Create a new executor by copying all checkpoints from parent_run_id that were completed before before_node_id:

# parent run completed: gather → analyze → review → publish
parent = DurableWorkflowExecutor(run_id="run-99", backend="sqlite", db_path="state.db")

# Fork before "review" — copies gather and analyze checkpoints into a new run
forked = parent.fork(
    parent_run_id  = "run-99",
    before_node_id = "review",
    new_run_id     = "run-99-variant-a",
)

# Run the forked executor — gather and analyze are replayed; review onward re-executes
result = await forked.run(wf, task="Audit this contract with stricter policy")

S3 Serverless Backend Example

import os
from meshflow.core.durable import DurableWorkflowExecutor

os.environ["MESHFLOW_S3_BUCKET"] = "my-company-meshflow"

executor = DurableWorkflowExecutor(
    run_id    = "lambda-run-001",
    backend   = "s3",
    s3_prefix = "prod/checkpoints",
    # region defaults to AWS_DEFAULT_REGION env var or "us-east-1"
)

result = await executor.run(wf, task="Process invoice batch")

Each node's output is stored under prod/checkpoints/<run_id>/<node_id>.json. A lightweight index at prod/checkpoints/<run_id>/_index.json tracks completion times. On Lambda cold start, the executor reads the index and skips already-completed nodes.

Redis Backend Example

from meshflow.core.durable import DurableWorkflowExecutor

executor = DurableWorkflowExecutor(
    run_id    = "worker-1234",
    backend   = "redis",
    redis_url = "rediss://user:pass@redis.example.com:6380/0",  # TLS
)
result = await executor.run(wf, task="Summarise regulatory updates")

Keys are stored as meshflow:checkpoint:<run_id>:<node_id> with a default 7-day TTL.

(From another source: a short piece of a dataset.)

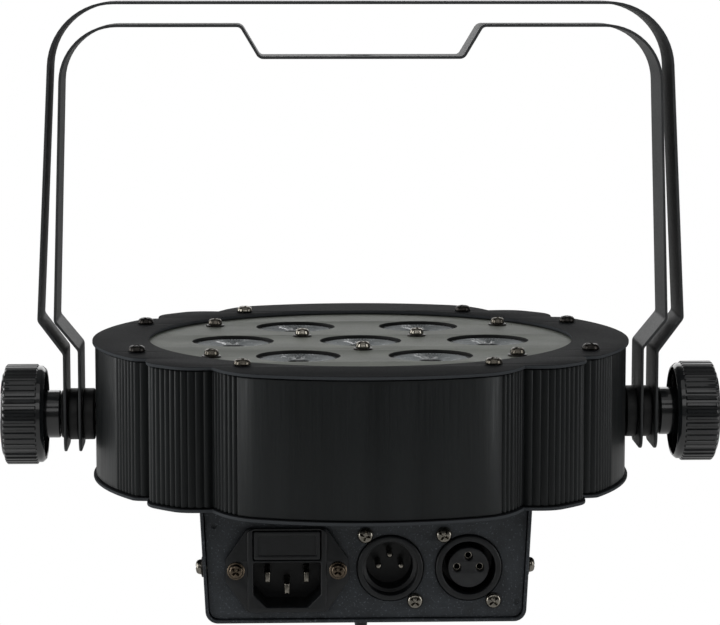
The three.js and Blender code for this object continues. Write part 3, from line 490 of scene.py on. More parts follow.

PostgreSQL Backend Example

from meshflow.core.durable import DurableWorkflowExecutor

executor = DurableWorkflowExecutor(
    run_id       = "prod-run-9001",
    backend      = "postgres",
    postgres_url = "postgresql://meshflow:secret@db.internal:5432/workflows",
)
result = await executor.run(wf, task="Monthly compliance audit")

meshflow replay CLI

Inspect checkpointed runs without re-executing:

# List completed nodes for a run
meshflow replay status --run-id run-99 --db runs.db

# Show the output of a specific completed node
meshflow replay show --run-id run-99 --node analyze --db runs.db

# Delete all checkpoints for a run (start fresh)
meshflow replay clear --run-id run-99 --db runs.db

Passing an Existing Mesh

from meshflow.core.mesh import Mesh

mesh     = Mesh(mode="production")
executor = DurableWorkflowExecutor(run_id="r1", backend="sqlite", db_path="r.db")
result   = await executor.run(wf, task="...", mesh=mesh)

How Checkpointing Works

DurableWorkflowExecutor.run() wraps every MeshNode in the workflow with a transparent checkpoint-checking runner:

  1. Before calling the node's original runner, it checks the store for (run_id, node_id).
  2. If a cached NodeOutput is found, it is returned immediately with metadata["_from_checkpoint"] = True.
  3. If not found, the original runner is called and the result is persisted before returning.

The original MeshNode runners are restored after execution, so the WorkflowDefinition object is unmodified and can be re-used.